Acceptability and readability of ChatGPT-4 based responses for frequently asked questions about strabismus and amblyopia

J Fr Ophtalmol. 2024 Dec 20;48(3):104400. doi: 10.1016/j.jfo.2024.104400. Online ahead of print.

Authors

S Guven¹, B Ayyildiz²

Affiliations

¹ Kayseri City Hospital, Department of Ophthalmology, Kayseri, Turkey. Electronic address: [email protected].
² Kayseri City Hospital, Department of Ophthalmology, Kayseri, Turkey.

PMID: 39708624
DOI: 10.1016/j.jfo.2024.104400

Abstract

Purpose: To evaluate the compatibility and readability of ChatGPT-4 in providing responses to common inquiries about strabismus and amblyopia.

Materials and methods: A series of commonly asked questions were compiled, covering topics such as the definition, prevalence, diagnostic approaches, surgical and non-surgical treatment alternatives, postoperative guidelines, surgery-related risks, and visual prognosis associated with strabismus and amblyopia. Each question was asked three times on the online ChatGPT-4 platform both in English and French, with data collection conducted on February 18, 2024. The responses generated by ChatGPT-4 were evaluated by two independent pediatric ophthalmologists, who classified them as "acceptable," "unacceptable," or "incomplete." Additionally, an online readability assessment tool called "readable" was utilized for readability analysis.
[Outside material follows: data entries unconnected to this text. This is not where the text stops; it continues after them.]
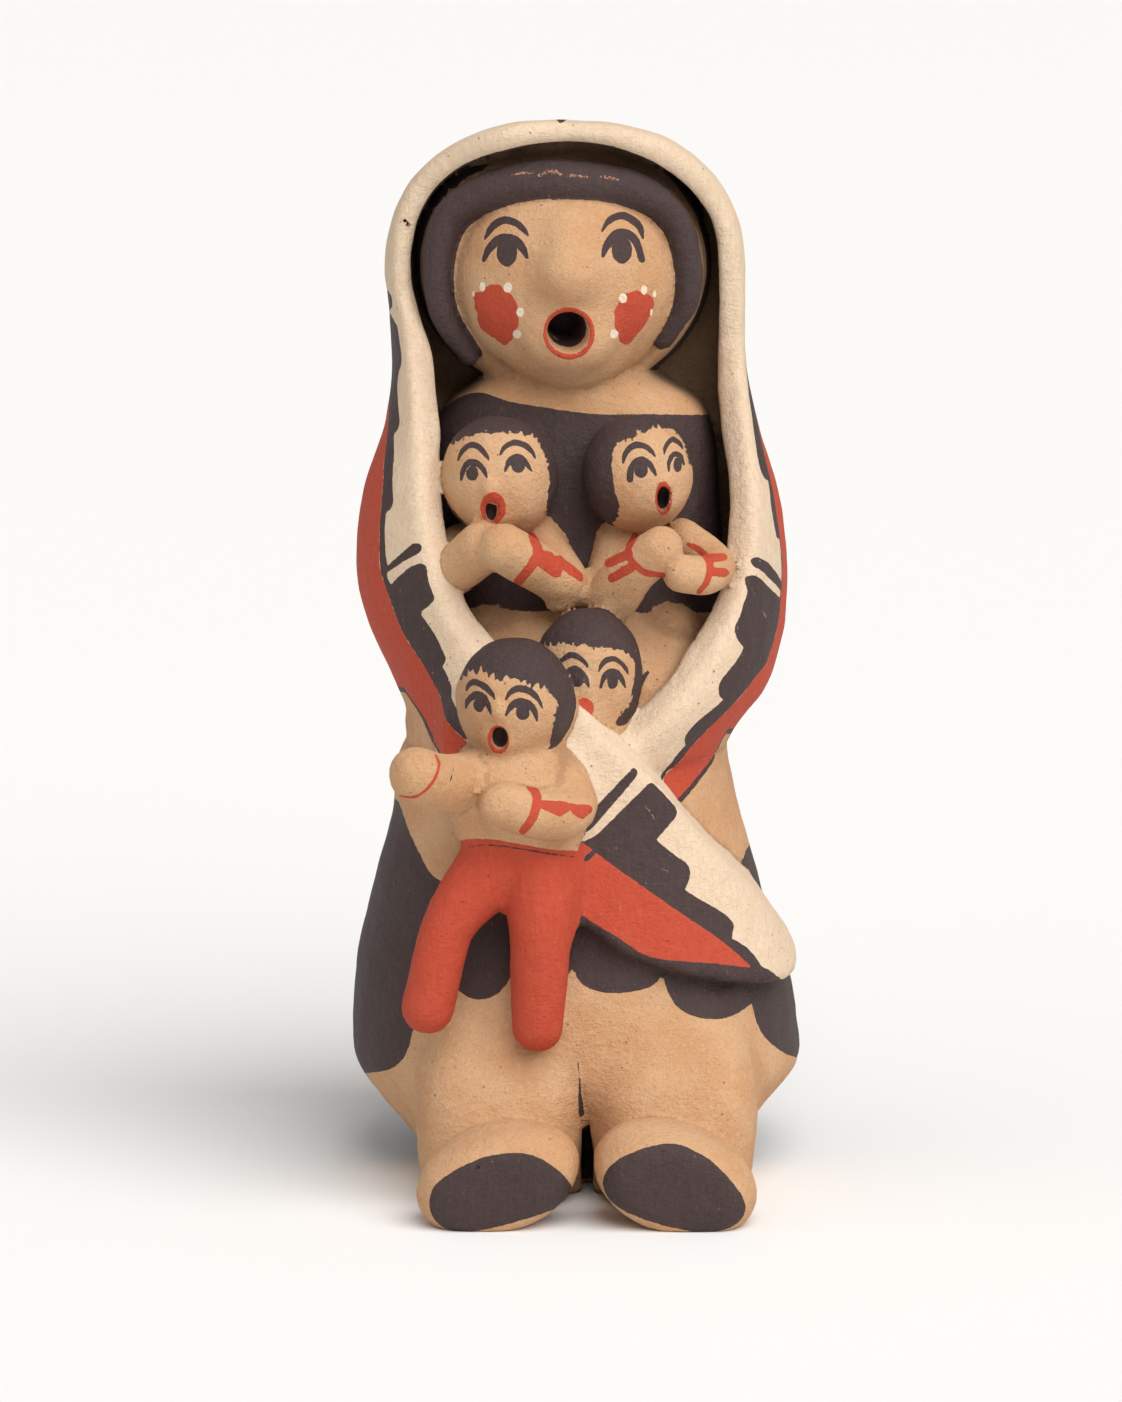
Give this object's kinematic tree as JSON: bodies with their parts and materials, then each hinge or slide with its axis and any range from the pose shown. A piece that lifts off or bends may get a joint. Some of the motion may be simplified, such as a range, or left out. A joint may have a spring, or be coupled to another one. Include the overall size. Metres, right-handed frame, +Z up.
{
  "type": "pueblo storyteller figure",
  "caption": "Seated clay woman in a hooded shawl, mouth open in song, with small singing children held inside the shawl and leaning on her lap.",
  "frame": {"origin": "on the flat underside, below the middle of the seat", "axes": "+Z up along the figure's height, she faces -Y, +X to the right as seen from in front of her"},
  "size_m": [0.1065, 0.1404, 0.25],
  "materials": {
    "painted_clay": "matte hand-painted clay slip in tan, charcoal, cream and red"
  },
  "bodies": {
    "root": {"storyteller_figure": "painted_clay"}
  },
  "joints": []
}
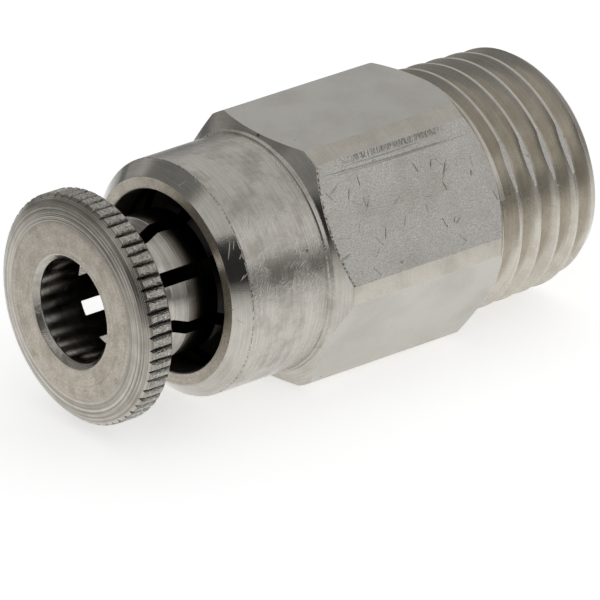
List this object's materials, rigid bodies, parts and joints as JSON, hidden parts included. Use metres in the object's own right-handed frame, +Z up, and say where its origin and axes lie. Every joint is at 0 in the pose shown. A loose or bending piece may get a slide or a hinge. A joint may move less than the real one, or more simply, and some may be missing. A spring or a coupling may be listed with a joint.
{
  "type": "push-in tube fitting",
  "caption": "Straight metal push-in tube fitting with a knurled release collet, a spanner hexagon and a short male taper thread.",
  "frame": {"origin": "on the fitting's axis, where the hexagon ends and the taper thread starts", "axes": "+X along the axis out of the thread end, the tube enters from -X towards +X; +Z up, with one hexagon flat level underneath"},
  "size_m": [0.023, 0.0112, 0.01],
  "materials": {
    "body_nickel": "satin nickel plate over turned brass",
    "collet_nickel": "satin nickel plate over turned and knurled brass",
    "seal_rubber": "black nitrile rubber"
  },
  "bodies": {
    "fitting": {"body": "body_nickel", "seal_ring": "seal_rubber"},
    "collet": {"release_collet": "collet_nickel"}
  },
  "joints": [
    {"name": "collet_slide", "type": "slide", "parent": "fitting", "child": "collet", "axis": [1, 0, 0], "range_m": [0, 0.003]}
  ]
}
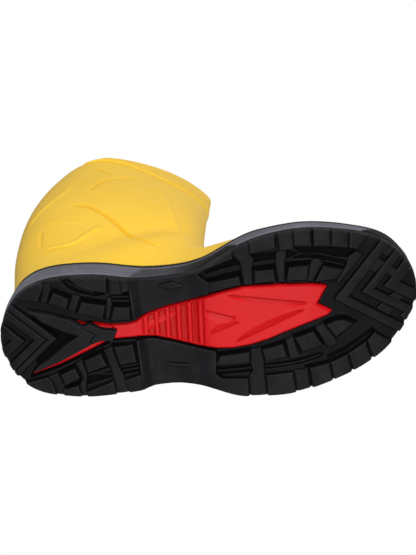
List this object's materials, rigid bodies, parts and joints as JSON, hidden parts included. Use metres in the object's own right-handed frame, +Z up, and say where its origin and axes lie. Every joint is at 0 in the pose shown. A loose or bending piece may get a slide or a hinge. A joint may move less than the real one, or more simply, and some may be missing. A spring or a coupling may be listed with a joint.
{
  "type": "deck boot",
  "caption": "Tall moulded deck boot for wet decks: one-piece upper on a cushioned midsole, lugged outsole and a ribbed arch inlay.",
  "frame": {"origin": "centre of the bounding box at the ground plane, under the sole", "axes": "+Z up from the sole to the rim, toe along -Y, medial side -X, lateral side +X"},
  "size_m": [0.1226, 0.3188, 0.336],
  "materials": {
    "black_rubber": "moulded black rubber, satin, fine mould texture",
    "black_arrow": "moulded black rubber, satin",
    "red_inlay": "injection-moulded red TPU, semi-gloss",
    "grey_foam": "moulded dark grey polyurethane, satin",
    "yellow_upper": "moulded yellow polyurethane skin, satin with fine orange peel",
    "knit_lining": "fine knitted polyester",
    "fibre_board": "pressed non-woven board",
    "footbed_foam": "open-cell foam",
    "footbed_textile": "woven textile cover",
    "gel_pad": "soft gel"
  },
  "bodies": {
    "root": {"outsole": "black_rubber", "heel_arrow": "black_arrow", "shank_inlay": "red_inlay", "midsole": "grey_foam", "upper": "yellow_upper", "lining": "knit_lining", "insole_board": "fibre_board", "footbed": "footbed_foam", "footbed_cover": "footbed_textile", "heel_pad": "gel_pad"}
  },
  "joints": []
}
Results: The majority of responses, totaling 97% of the questions regarding strabismus and amblyopia, consistently met the criteria for acceptability. Only 3% of responses were classified as incomplete, with no instances of unacceptable responses observed. The average Flesch-Kincaid Grade Level and Flesch Reading Ease Score were calculated as 14.53±1.8 and 23.63±8.2, respectively. Furthermore, the means for all readability indices, including the Coleman-Liau index, the Gunning Fog index, and the SMOG index, were found to be 15.75±1.4, 16.96±2.4, and 16.05±1.6, respectively.

Conclusions: ChatGPT-4 consistently produced acceptable responses to the majority of the questions asked (97%). Nevertheless, the readability of these responses proved challenging for the average layperson, requiring a college-level education for comprehension. Further improvements, particularly in terms of readability, are necessary to enhance the advisory capacity of this AI software in providing eye and health-related guidance for patients, physicians, and the general public.

Keywords: Amblyopia; Amblyopie; Artificial intelligence; ChatGPT-4; Intelligence artificielle; Strabisme; Strabismus.